### RECORDS FOR THIS EXERCISE
╔══

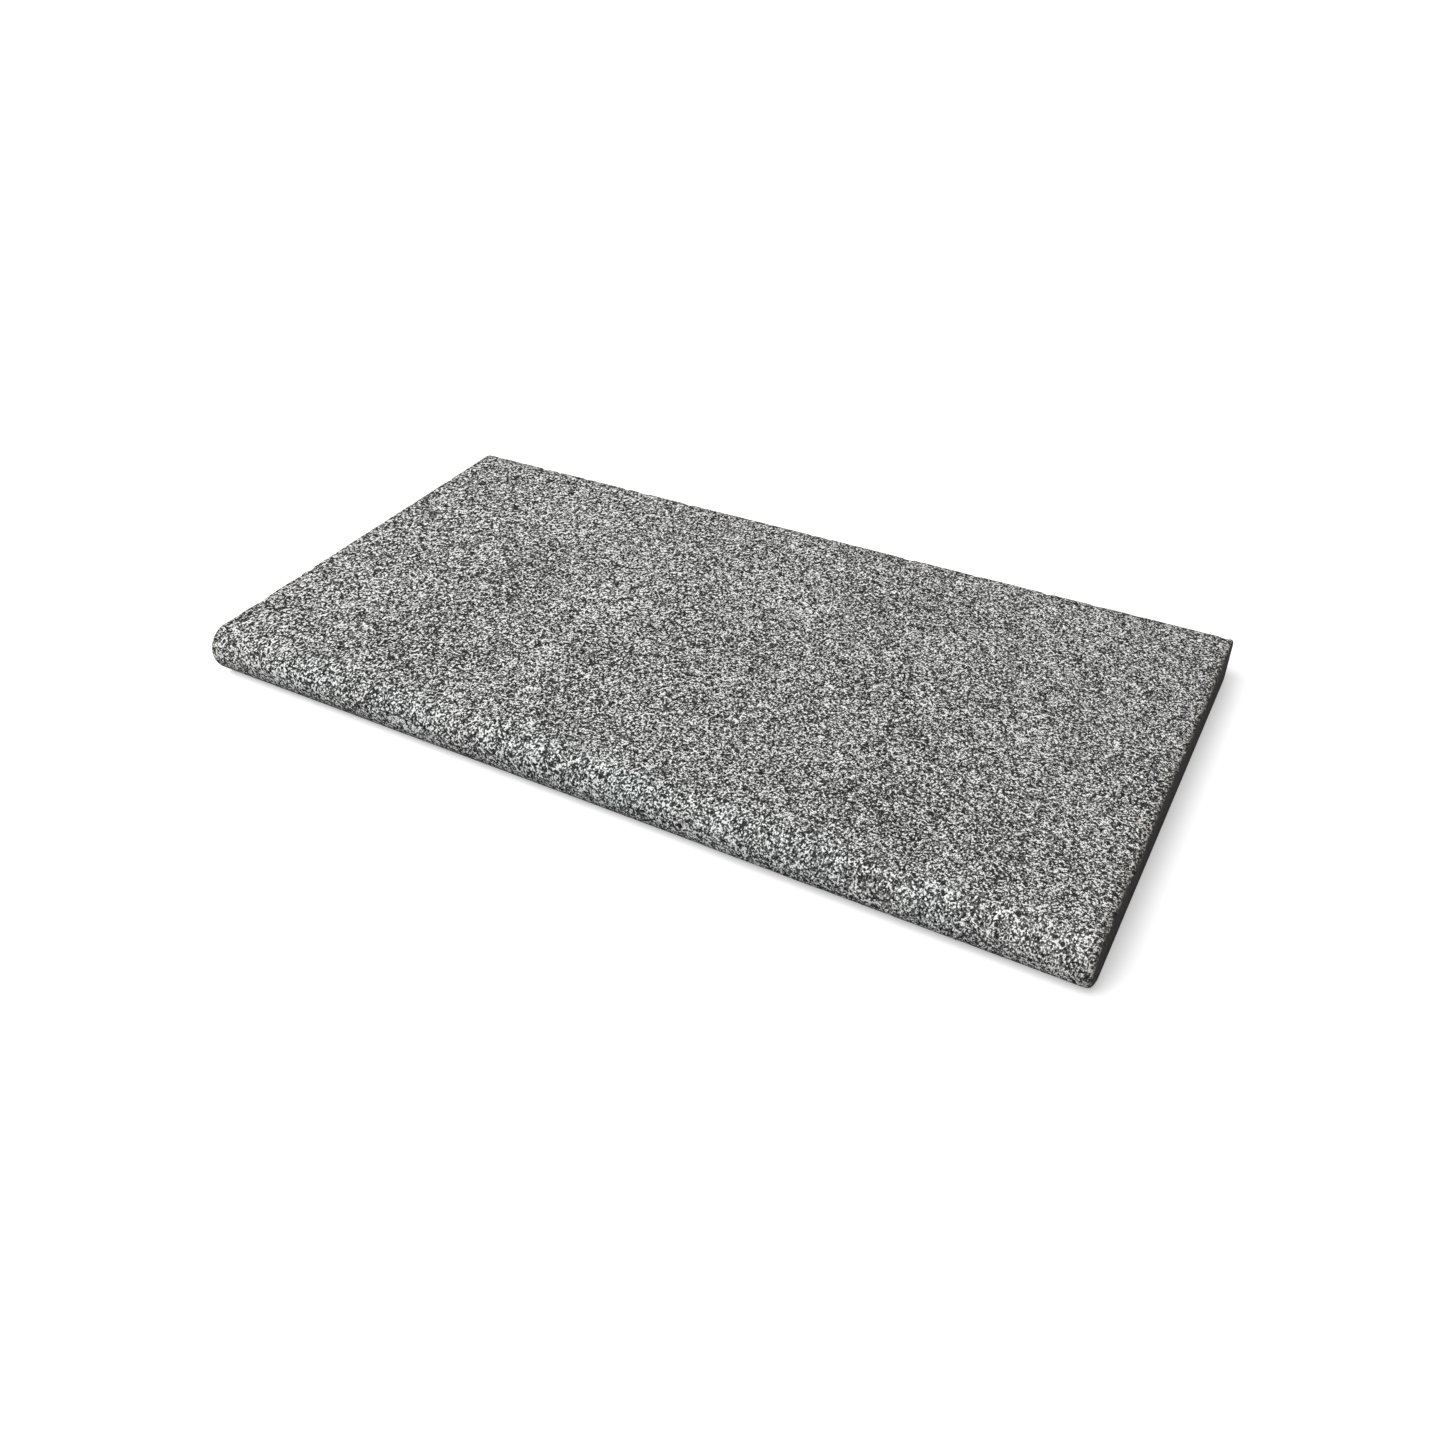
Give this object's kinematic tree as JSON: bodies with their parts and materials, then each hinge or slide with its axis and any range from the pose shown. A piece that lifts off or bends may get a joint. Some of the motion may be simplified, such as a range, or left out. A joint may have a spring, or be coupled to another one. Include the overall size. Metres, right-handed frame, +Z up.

╚══
╔══

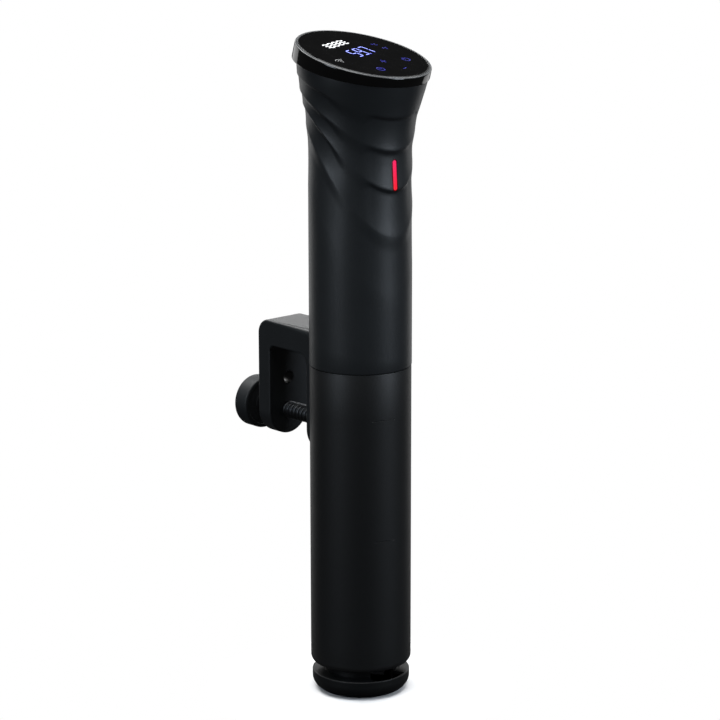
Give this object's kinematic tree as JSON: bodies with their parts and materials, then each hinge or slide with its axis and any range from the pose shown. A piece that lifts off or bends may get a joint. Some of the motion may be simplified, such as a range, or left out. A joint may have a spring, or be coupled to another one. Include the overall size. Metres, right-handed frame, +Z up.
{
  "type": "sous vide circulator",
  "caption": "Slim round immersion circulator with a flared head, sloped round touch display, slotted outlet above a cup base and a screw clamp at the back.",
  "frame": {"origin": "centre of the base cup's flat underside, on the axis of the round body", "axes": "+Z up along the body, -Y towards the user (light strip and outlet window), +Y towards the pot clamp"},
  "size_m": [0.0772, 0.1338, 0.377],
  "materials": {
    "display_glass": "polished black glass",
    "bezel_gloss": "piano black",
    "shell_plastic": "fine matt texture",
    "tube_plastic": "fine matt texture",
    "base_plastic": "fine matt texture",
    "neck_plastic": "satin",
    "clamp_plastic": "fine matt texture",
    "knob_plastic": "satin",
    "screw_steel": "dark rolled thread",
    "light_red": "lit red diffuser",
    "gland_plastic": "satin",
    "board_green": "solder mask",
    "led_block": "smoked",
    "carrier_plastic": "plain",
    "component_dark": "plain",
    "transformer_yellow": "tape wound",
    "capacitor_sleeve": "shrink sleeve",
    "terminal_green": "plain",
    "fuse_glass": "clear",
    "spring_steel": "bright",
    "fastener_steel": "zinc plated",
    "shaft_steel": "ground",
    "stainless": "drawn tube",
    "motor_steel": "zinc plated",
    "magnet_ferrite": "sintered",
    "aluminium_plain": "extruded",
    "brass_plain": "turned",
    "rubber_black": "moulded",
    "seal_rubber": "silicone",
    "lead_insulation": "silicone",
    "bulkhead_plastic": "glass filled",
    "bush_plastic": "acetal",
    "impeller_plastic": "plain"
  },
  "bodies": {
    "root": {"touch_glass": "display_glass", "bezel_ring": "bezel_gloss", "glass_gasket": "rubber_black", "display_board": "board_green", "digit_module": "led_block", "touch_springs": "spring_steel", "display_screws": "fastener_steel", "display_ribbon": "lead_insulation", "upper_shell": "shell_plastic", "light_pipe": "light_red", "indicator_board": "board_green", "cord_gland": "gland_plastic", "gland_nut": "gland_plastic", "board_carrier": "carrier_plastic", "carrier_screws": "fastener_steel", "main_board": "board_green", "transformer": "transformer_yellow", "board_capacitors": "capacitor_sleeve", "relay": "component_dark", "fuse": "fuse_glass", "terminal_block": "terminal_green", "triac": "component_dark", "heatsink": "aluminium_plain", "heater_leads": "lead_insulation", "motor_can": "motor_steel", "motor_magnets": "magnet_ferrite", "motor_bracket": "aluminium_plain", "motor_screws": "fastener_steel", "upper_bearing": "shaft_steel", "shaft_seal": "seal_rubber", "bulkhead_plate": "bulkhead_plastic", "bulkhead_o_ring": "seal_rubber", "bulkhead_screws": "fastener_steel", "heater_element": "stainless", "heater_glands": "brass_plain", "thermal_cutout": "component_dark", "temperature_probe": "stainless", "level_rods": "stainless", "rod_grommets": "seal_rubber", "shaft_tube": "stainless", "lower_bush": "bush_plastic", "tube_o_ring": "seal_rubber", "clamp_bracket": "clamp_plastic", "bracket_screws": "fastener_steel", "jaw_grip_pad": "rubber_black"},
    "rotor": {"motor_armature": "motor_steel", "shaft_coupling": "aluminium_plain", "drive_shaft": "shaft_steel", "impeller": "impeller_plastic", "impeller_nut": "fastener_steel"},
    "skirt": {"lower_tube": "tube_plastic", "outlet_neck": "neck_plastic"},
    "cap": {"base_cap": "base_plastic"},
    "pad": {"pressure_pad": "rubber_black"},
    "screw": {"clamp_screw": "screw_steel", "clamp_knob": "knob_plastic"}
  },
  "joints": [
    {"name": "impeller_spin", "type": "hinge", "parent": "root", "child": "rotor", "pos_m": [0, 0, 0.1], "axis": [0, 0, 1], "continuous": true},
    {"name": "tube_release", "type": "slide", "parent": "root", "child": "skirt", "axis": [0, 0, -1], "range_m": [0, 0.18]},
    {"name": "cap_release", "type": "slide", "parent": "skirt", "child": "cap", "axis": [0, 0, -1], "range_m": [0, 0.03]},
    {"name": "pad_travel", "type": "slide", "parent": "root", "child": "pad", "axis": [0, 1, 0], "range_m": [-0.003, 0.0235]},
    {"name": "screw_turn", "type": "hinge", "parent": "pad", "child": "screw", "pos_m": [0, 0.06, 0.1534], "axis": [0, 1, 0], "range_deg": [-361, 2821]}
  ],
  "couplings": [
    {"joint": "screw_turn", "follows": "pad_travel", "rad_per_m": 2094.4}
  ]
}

╚══
╔══

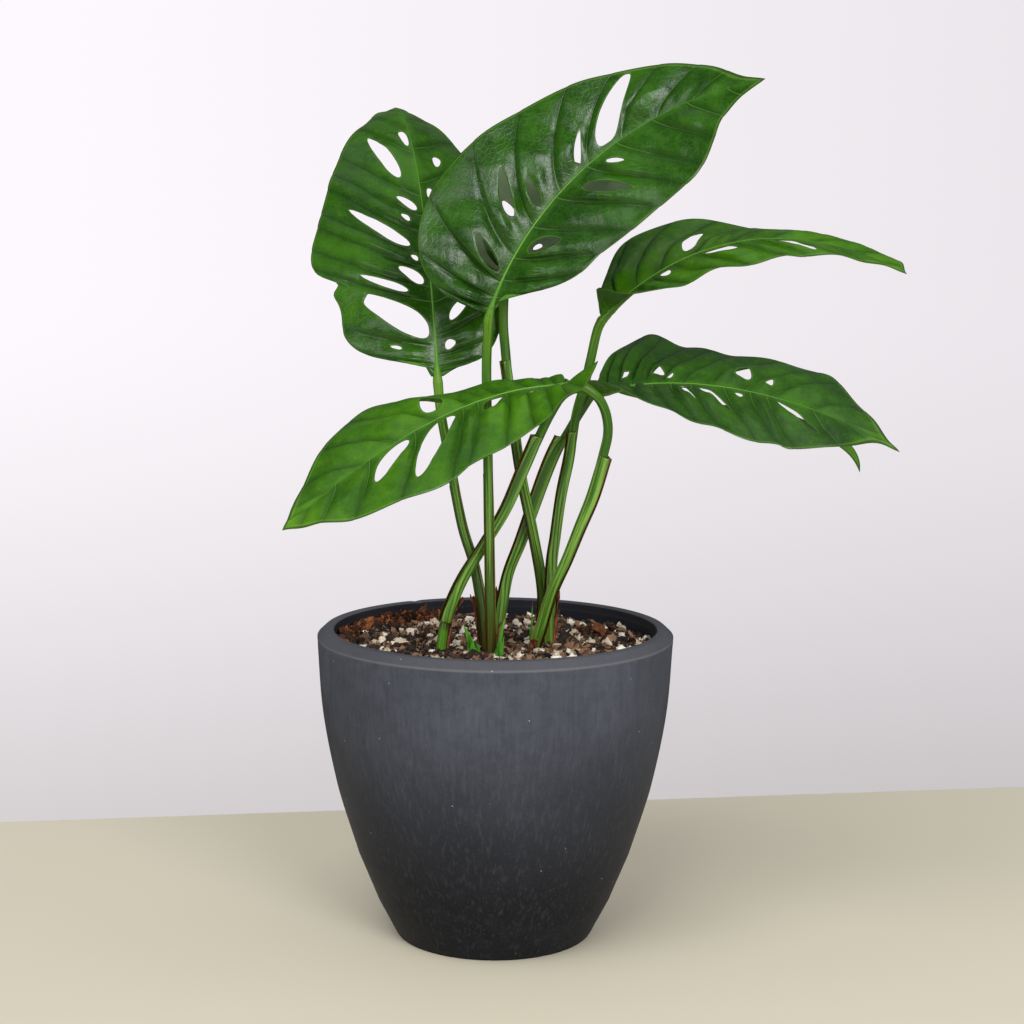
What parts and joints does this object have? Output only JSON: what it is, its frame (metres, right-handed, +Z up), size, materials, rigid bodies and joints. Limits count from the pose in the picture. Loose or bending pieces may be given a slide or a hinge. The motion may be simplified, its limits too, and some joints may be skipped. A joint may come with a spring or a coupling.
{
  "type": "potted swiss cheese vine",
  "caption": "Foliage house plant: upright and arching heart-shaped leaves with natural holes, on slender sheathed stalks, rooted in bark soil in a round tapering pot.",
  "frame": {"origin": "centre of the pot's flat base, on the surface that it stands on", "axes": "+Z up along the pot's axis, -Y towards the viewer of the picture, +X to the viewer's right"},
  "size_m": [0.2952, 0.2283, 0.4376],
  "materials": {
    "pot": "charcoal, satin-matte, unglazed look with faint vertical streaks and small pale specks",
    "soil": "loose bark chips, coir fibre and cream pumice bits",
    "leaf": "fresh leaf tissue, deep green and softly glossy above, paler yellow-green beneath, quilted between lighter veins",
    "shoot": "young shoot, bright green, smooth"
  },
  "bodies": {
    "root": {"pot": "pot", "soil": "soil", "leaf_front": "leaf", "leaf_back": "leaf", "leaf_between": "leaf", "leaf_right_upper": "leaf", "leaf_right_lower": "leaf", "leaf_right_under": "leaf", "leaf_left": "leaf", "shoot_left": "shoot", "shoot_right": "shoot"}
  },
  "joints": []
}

╚══

### WRITTEN TASK
Find the lines containing "hinge" and list every one of them.

### WRITTEN ANSWER
Give this object's kinematic tree as JSON: bodies with their parts and materials, then each hinge or slide with its axis and any range from the pose shown. A piece that lifts off or bends may get a joint. Some of the motion may be simplified, such as a range, or left out. A joint may have a spring, or be coupled to another one. Include the overall size. Metres, right-handed frame, +Z up.
Give this object's kinematic tree as JSON: bodies with their parts and materials, then each hinge or slide with its axis and any range from the pose shown. A piece that lifts off or bends may get a joint. Some of the motion may be simplified, such as a range, or left out. A joint may have a spring, or be coupled to another one. Include the overall size. Metres, right-handed frame, +Z up.
    {"name": "impeller_spin", "type": "hinge", "parent": "root", "child": "rotor", "pos_m": [0, 0, 0.1], "axis": [0, 0, 1], "continuous": true},
    {"name": "screw_turn", "type": "hinge", "parent": "pad", "child": "screw", "pos_m": [0, 0.06, 0.1534], "axis": [0, 1, 0], "range_deg": [-361, 2821]}
What parts and joints does this object have? Output only JSON: what it is, its frame (metres, right-handed, +Z up), size, materials, rigid bodies and joints. Limits count from the pose in the picture. Loose or bending pieces may be given a slide or a hinge. The motion may be simplified, its limits too, and some joints may be skipped. A joint may come with a spring or a coupling.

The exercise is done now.